There is no clear demarcation for the rooms once you enter the triple heightened entrance space. To lead one through the interior spaces of the building, height difference, play of volumes in light and shadow, and change in orientation used. Further, different volumes used to manipulate the interior spaces.
An executive office and a board room are located on the first floor. The ground floor contains clerks’ workspace and a canteen at the back. On the second floor, the lobby designed as an open space with harsh and angular forms. The auditorium, on the other hand, has a soft, curvilinear shape. It is a huge space that has a significant impact on the people who come in. The curved roof of the auditorium rises steeply to the outer walls, where the massive glass window is located. Inside this vast space, it is dark.
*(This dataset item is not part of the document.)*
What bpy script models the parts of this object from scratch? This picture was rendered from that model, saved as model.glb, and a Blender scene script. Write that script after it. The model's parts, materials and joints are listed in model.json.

To create a surreal atmosphere, Corbusier brilliantly allows light to diffuse and simmer through the face of this curved ceiling. The vast cavernous space is reminiscent of Corbusier’s Ronchamp Cathedral. The auditorium’s curved walls are finished in teak, giving it a luxurious feel. This is one of those places where you can feel the power of architecture – the power of space, the importance of volumes, and the play of light and shadow
A free-standing staircase leads up to the mezzanine floor. The landing of the staircase is hanging in the air, without any support from walls or columns. This is a feat of structural brilliance. To add contrast to the exposed concrete of the building, a few elements had made of wood and steel painted in bright colors.